Next Stop: Radiation Lab

Victor Hess performed background radiation experiments in the 190 Street subway station on the A line

By Salimah Ebrahim

During the summer of 1947, passengers entering and exiting the downtown subway cars at the 190 Street IND Station, on Manhattan’s Upper West Side, could be forgiven if they didn’t notice a slight, unassuming man in a three-piece-suit. He spent most days at a small wooden desk-like structure in an unobtrusive corner at the platform’s northern end.

The 190th Street subway station today. (Photo by Salimah Ebrahim)

The 190th Street subway station today. (Photo by Salimah Ebrahim)

To the few who did notice the man with bright blue eyes and shock of white hair, Victor Hess likely seemed someone from the Board of Transportation—not the world famous scientist that he was. For more than two months, the 64-year-old Nobel Prize winning physicist was able to enjoy relative anonymity, coming and going from his subway workstation with ease. Which served his efforts—and those of modern science—very well. Hess’s experiments that New York summer, conducted 11 stories below street level, led to discoveries that today inform our understanding of particle radiation, and prompted his later research into how the effects of radiation are understood and tested in the human body.
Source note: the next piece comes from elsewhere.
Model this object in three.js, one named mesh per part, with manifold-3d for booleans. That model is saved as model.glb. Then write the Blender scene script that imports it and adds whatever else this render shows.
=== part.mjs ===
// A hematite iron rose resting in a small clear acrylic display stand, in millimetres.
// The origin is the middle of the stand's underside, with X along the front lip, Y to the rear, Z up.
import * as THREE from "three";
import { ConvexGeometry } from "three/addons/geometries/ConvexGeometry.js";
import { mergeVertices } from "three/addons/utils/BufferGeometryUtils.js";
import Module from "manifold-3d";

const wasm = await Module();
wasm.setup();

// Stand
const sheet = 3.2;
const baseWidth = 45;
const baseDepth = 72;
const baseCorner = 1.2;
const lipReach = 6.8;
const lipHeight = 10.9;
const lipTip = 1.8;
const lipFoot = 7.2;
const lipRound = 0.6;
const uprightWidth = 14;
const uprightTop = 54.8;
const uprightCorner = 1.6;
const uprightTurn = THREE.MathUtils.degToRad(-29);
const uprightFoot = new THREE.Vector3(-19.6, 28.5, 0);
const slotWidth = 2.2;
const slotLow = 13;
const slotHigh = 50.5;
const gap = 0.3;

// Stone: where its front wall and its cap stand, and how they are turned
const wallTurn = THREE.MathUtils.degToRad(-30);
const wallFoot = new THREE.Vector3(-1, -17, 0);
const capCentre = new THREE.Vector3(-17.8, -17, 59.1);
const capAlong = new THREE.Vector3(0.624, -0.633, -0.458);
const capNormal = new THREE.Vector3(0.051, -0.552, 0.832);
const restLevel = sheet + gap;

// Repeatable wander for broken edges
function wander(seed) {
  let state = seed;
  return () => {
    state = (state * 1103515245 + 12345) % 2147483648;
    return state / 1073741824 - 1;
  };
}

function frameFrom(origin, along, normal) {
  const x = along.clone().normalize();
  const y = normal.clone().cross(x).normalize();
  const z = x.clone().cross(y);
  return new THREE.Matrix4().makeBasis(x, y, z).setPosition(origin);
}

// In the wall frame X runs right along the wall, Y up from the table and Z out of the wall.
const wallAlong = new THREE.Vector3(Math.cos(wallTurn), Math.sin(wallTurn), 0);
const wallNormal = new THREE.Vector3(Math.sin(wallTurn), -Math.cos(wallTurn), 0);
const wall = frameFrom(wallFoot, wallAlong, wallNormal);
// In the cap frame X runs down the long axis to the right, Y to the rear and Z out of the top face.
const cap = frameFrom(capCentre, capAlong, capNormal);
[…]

Hess was born in Austria in 1883 to a prominent Roman Catholic family that supported his dedication to physics at the University of Graz, where he received his doctorate in 1906. His seminal work on radioactivity and his landmark discovery of cosmic rays—high energy radiation originating from outer space—earned him the 1936 Nobel Prize in Physics. Everything seemed to be going well for Hess. He was distinguished in his field, he had married his great love, Maria Breisky, and he had become one of the most popular professors at Graz.
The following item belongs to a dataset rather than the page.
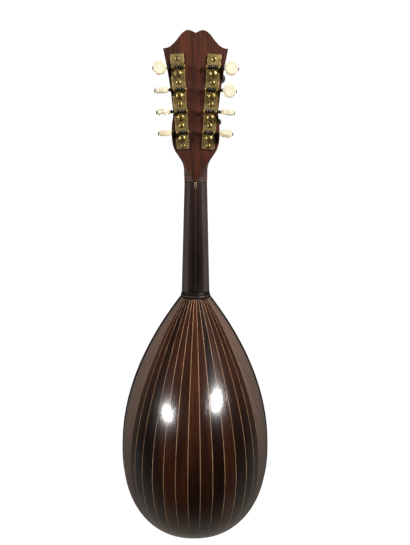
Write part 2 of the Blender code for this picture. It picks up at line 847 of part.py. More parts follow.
def gear_post_mesh(side):
    """Gear and its screw on the string post, turning about Y; a tooth points to the worm."""
    outline = ((-0.00070, 0.00435), (-0.00018, 0.00545), (0.00018, 0.00545), (0.00070, 0.00435))
    slant = WORM_PITCH / (2 * math.pi * WORM_RADIUS) / GEAR_RADIUS
    rings = []
    for y in (-GEAR_HALF_THICK, GEAR_HALF_THICK):
        ring = []
        for tooth in range(TEETH):
            for across, radius in outline:
                turn = 2 * math.pi * tooth / TEETH + across / radius + side * slant * y
                ring.append((radius * math.sin(turn), y - GEAR_HEIGHT, radius * math.cos(turn)))
        rings.append(ring)
    gear = loft("gear", rings)
    top = HEAD_THICK + GAP + VENEER_THICK + POST_RISE
    screw = GEAR_HEIGHT + GEAR_HALF_THICK
    profile = [
        (-screw - 0.0013, 0.0012),
        (-screw - 0.0009, 0.0021),
        (-screw + 0.0004, 0.0021),
        (-screw + 0.0005, POST_RADIUS),
        (top - 0.0008, POST_RADIUS),
        (top, POST_RADIUS - 0.0008),
    ]
    return joined("gear_post", [gear, turned("post", profile, 10)])


def button_mesh(side):
    """A round flattened button on its shaft's axis X, with the bore that the shaft fills."""
    bm = bmesh.new()
    bmesh.ops.create_cone(
        bm, cap_ends=True, segments=16, radius1=BUTTON_RADIUS, radius2=BUTTON_RADIUS, depth=BUTTON_THICK
    )
    rims = [e for e in bm.edges if abs(e.verts[0].co.z - e.verts[1].co.z) < 0.0001]
    bmesh.ops.bevel(bm, geom=rims, offset=0.0015, segments=1, affect="EDGES")
    turn = Matrix.Rotation(math.pi / 2, 4, "X")
    spot = Matrix.Translation((side * BUTTON_AT, 0, 0))
    bmesh.ops.transform(bm, matrix=spot @ turn, verts=bm.verts)
    disc = finished(bm, "button")
    start = BUTTON_AT - BUTTON_RADIUS
    ends = sorted((side * (start - 0.0010), side * (start + 0.0020)))
    radii = (0.0023, 0.0029) if side > 0 else (0.0029, 0.0023)
    collar = rod_mesh("collar", radii[0], *ends, "X", sides=10, end_radius=radii[1])
    body = cutter("button", joined("button", [disc, collar]))
    ends = sorted((side * (start - 0.003), side * (BUTTON_AT + BUTTON_RADIUS + 0.003)))
    bore = cutter("bore", rod_mesh("bore", SHAFT_RADIUS + 0.00042, *ends, "X", sides=8))
    boolean(body, bore)
    mesh = baked(body)
    bpy.data.objects.remove(bore, do_unlink=True)
    return mesh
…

In 1938 Hess’s life took a dramatic turn. A former student of his, who had become member of Hitler’s Gestapo, broke rank, risking his own personal safety to get word to his former professor that Breisky’s Jewish heritage had been uncovered. Seeking to ensure Breisky’s safety, the couple emigrated to the United States in 1938. Hess accepted a professorship in the physics department at New York’s Fordham University.
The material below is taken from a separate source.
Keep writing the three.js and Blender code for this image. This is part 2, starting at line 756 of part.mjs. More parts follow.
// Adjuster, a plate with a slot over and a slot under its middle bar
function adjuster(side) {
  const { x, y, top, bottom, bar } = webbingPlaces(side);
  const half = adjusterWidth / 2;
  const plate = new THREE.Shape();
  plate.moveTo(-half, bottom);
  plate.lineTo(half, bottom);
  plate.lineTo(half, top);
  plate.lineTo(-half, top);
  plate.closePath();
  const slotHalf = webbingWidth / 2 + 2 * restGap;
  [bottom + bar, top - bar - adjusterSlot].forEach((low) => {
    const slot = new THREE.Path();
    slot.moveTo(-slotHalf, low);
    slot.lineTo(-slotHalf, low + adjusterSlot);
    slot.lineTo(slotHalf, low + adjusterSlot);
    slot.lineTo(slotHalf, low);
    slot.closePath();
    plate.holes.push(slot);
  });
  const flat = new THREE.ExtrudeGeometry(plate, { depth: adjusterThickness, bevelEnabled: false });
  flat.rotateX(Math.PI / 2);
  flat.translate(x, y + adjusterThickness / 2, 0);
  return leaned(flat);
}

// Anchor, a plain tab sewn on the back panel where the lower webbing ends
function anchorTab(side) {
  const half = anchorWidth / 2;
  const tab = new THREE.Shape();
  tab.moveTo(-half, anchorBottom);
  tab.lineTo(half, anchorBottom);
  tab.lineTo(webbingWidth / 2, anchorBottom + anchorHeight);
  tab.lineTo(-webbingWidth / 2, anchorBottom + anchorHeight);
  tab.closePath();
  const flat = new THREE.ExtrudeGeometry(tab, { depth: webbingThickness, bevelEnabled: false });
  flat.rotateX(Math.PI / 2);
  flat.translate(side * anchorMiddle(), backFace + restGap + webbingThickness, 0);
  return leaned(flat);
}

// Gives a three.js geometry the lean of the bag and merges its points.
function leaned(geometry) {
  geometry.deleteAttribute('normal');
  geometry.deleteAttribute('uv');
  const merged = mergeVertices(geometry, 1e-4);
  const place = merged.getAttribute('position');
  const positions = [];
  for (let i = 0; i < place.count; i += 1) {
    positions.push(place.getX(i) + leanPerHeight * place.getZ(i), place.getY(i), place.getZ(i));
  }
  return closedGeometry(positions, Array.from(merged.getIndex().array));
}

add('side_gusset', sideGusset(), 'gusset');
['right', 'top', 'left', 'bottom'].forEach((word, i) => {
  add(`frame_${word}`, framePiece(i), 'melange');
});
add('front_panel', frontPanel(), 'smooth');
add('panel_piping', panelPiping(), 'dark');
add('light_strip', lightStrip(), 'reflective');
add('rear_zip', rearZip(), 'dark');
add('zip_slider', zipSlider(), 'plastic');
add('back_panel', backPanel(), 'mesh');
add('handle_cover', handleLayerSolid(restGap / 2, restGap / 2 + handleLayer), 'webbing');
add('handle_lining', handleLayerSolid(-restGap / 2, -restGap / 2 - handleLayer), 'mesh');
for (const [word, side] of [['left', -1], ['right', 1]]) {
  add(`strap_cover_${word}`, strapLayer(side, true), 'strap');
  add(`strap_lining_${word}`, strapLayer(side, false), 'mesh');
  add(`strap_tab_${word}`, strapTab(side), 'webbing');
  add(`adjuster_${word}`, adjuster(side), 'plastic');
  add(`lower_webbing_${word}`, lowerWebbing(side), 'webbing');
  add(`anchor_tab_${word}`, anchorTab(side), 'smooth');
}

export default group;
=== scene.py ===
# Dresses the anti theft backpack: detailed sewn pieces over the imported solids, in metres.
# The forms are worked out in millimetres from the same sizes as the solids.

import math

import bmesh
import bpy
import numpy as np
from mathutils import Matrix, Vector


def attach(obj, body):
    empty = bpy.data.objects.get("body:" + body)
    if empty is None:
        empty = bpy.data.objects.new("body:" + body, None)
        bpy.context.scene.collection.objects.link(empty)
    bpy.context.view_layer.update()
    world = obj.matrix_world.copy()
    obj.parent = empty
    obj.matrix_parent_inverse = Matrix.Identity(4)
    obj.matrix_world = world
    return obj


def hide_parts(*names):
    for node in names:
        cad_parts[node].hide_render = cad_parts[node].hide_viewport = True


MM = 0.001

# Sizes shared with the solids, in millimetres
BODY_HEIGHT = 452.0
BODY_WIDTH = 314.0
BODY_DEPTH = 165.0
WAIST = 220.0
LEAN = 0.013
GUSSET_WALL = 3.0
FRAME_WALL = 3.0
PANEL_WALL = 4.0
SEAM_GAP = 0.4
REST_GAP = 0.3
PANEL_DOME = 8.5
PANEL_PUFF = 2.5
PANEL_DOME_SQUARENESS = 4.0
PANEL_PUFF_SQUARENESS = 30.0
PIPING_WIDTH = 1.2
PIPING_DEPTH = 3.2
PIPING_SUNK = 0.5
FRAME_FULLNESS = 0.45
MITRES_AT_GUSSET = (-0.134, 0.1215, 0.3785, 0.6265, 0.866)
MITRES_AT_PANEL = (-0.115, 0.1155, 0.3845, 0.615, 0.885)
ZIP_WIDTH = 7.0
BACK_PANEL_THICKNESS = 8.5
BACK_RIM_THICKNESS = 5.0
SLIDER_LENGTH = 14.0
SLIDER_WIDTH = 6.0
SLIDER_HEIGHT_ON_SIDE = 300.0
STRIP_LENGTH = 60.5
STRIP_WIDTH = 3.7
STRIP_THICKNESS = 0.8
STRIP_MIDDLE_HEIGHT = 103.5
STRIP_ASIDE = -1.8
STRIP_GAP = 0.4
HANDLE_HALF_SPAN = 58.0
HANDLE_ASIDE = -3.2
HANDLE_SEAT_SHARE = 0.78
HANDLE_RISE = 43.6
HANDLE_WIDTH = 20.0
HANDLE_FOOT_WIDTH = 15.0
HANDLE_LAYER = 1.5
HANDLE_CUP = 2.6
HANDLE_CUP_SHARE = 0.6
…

Settling into life in America, Hess continued to pursue his research in nuclear physics and after the bombing of Hiroshima and Nagasaki in World War II, he became particularly concerned about radiation exposure. He wanted to better understand the differences in exposure between natural and artificial sources of radiation.

A photo of Victor Hess published in 1936, when he won the Nobel Prize in Physics. (Image from Wikimedia Commons)

A photo of Victor Hess published in 1936, when he won the Nobel Prize in Physics. (Image from Wikimedia Commons)

Hess purchased a 300-pound slab of granite from Quincy, Massachusetts, and went about constructing a structure on Fordham’s campus in which he and his graduate students could test the rock for radioactivity. It soon became clear that even four-inch steel plates could not protect his rock sample from the interference of cosmic rays. So Hess set out to find a space sufficiently shielded from the rays.

Hess learned that the 191 Street station on the Broadway line (now the No. 1 line) was situated 180 feet below street level–making it the deepest in the subway system. He immediately wrote to the New York Board of Transportation asking for permission—which he was quickly granted—to use the station as a site for his experiments.

However, according to Metropolitan Transportation Agency historian Joe Cunningham, the narrow platforms at the 191 Street station led Hess to choose the 190 Street station instead. Approximately 140 feet below street level, 190 Street was the only second deepest station in the system, but had the added benefit of being better shielded by thick rock on both the Hudson River and Broadway sides. Hess and a several city laborers moved his equipment and rock samples from Fordham to the station and he began his experiments during the first week of July 1947.

Six weeks later the results were in: new radioactive rays had been discovered. Hess’s hypothesis had been right. The ionization meter recorded substantial radiation. In an article appearing in The Fordham Ram on November 20, 1947, reporter Patricia McGowan highlighted the result of Hess’s experiments, crediting the physicist with having proven that “ordinary blocks of granite emit gamma rays of the same type that atomic bombs give off when exploded.” Cunningham notes that when Hess wrote to thank the Board of Transportation for their generous donation of space, he included a check for his electricity use and labor costs.

Since his death in 1964, Hess’s unique use of the New York subway system during July and August of 1947 has largely gone unrecognized. Cunningham hopes that the city will erect a historic plaque at the site, but nothing has yet happened.

Visitors to the station today, hoping to scope out a bit of New York science history, won’t be able to find any actual remnants of Hess’ worksite. But the process of taking the elevator deep down through the exposed bedrock that frames the inside of the station, and walking to the platform’s northern downtown end does engender nostalgia, helping to ensure—even if unofficially—that Hess’s summer and the spirit of discovery live on.